Read the Docs: http://wagtail-cookiecutter-foundation.readthedocs.org/en/latest/

Features

A Django project with Wagtail CMS pre-installed with support for all the Zurb Foundation components.

  • Supports Django 2.0
  • Renders Django projects with 100% starting test coverage
  • Built using Zurb Foundation
  • 12-Factor based settings via django-environ
  • Optimised development and production settings
  • Built with Let's Encrypt
  • Comes with a number of Custom Page models & templates such as Blog, Photo Gallery, Events and much more) to kickstart your site
  • Uses Grunt for image compression
  • Livereloading via python-livereload
  • Ansible for provisioning to and deployment to services like Digital Ocean and Linode
  • Works with Python 3.6.x

These projects come with a number of useful pages and a prebuilt content structure that will save you a tonne of work. Did I say that it automatically sets up SSL for your site using Letsencrypt!

Getting Started

Here is how we create a new Django project quickly while letting cookiecutter to do all the work.

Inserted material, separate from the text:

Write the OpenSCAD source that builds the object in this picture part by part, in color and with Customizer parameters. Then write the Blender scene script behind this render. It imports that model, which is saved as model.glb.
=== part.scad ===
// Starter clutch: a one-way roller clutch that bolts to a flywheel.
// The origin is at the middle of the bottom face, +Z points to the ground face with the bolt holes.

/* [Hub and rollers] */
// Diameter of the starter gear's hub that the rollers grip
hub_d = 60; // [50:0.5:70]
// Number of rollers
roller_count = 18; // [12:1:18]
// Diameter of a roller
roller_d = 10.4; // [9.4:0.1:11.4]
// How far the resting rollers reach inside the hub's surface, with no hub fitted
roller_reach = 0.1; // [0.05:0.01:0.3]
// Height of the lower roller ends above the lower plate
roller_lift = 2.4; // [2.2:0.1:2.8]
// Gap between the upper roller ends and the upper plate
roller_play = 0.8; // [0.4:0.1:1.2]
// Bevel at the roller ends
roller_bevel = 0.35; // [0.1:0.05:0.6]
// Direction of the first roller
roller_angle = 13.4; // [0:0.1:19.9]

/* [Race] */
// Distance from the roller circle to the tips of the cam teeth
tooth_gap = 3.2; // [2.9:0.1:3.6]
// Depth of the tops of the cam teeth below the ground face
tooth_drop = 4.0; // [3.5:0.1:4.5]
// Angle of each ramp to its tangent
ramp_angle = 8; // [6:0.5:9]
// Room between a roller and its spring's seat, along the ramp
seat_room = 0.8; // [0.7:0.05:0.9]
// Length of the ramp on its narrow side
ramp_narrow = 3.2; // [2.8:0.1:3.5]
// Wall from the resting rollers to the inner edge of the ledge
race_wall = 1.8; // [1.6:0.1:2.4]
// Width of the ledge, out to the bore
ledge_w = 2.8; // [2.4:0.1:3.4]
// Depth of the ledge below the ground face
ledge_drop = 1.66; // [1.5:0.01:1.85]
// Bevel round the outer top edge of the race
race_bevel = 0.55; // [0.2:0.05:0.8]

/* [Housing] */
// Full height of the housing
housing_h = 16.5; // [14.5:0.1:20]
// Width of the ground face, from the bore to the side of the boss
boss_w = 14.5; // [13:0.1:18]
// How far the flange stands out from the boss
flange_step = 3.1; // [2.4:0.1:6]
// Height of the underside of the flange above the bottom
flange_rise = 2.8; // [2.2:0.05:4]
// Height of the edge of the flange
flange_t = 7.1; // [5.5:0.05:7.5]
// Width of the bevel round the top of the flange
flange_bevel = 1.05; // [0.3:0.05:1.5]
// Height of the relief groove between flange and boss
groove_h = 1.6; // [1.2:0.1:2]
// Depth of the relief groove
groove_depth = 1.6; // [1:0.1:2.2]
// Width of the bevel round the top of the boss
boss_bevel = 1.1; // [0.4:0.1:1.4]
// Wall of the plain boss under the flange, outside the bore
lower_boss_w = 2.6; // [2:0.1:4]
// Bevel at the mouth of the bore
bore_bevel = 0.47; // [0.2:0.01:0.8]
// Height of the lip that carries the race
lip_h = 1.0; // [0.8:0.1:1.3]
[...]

To get started we assume the following dependencies are installed on your development enviroment :

pip
virtualenv/pyvenv/virtualenvwrapper
PostgreSQL

Get Cookiecutter :

$ pip install cookiecutter

Now run it against this repo:

$ cookiecutter https://github.com/chrisdev/wagtail-cookiecutter-foundation.git

You'll be prompted for some values. Provide them as illustrated in the video below.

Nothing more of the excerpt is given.